Constable Hewitt had occasion to remove a disorderly gang of young ruffians from Nottingham Court, and, while doing so, he was attacked with pickaxe and spade handles, and struck about the head with such violence that he was rendered insensible.


For a considerable time after he was confined to his bed in the Charing Cross Hospital in a very critical condition. His injuries were so severe that, at one time, his life was despaired of, and fears were entertained that if he should survive his brain would be permanently affected.

Two of the youths charged with the assault, named Michael Barry and James Fitzpatrick, were each sentenced to five years’ penal servitude.


Since the occurrence, Hewitt has been on the sick list, and was apparently making satisfactory progress towards recovery, but a few days ago he began to behave in a strange manner.

Three days later he became violent, and attacked his wife with a stick. He afterwards retired to his room, and she proceeded to do her domestic work.

Upon going upstairs later she was surprised to find the room empty, but looking out of the window she was horrified to see her husband lying asleep upon the slanting roof of the next house. She called to him, and succeeded in coaxing him into the room again.

In the evening they went out for walk, but had hardly got to the top of the street when he began to rave and gesticulate in the most violent manner.

Two constables succeeded in getting him home, and Dr. Mills, the divisional police surgeon, was sent for.


He at once ordered the removal of Hewitt to the insane ward at St.

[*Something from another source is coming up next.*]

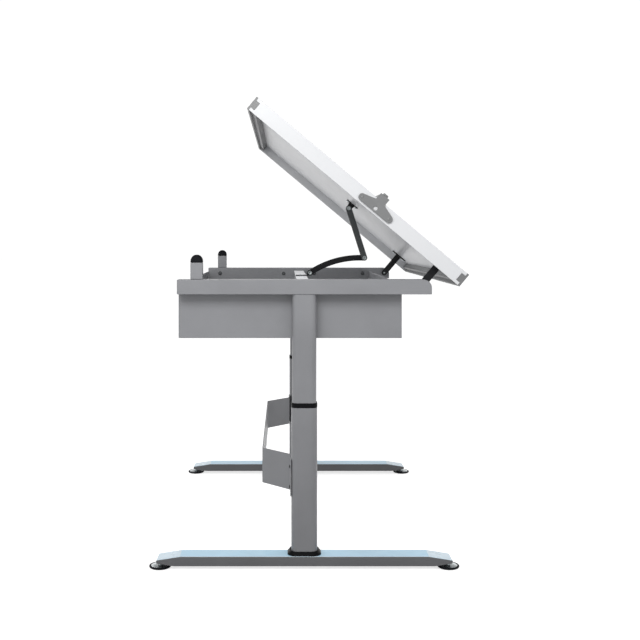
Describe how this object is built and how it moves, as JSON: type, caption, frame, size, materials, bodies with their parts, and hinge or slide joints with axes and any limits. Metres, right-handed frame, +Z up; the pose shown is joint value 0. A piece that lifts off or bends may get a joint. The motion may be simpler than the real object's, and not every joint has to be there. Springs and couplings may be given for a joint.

Giles’s Workhouse, where he is now confined, while his wife is making efforts to secure the services of two persons who would undertake to enter into the necessary bonds for her husband’s removal to Bedlam, an asylum she is desirous of sending him to.


The case is of a peculiarly painful nature, as Hewitt has only been married about ten months, and has one child only recently born.

He was a man who was generally liked by his brother constables, and was the only support of his widowed mother.”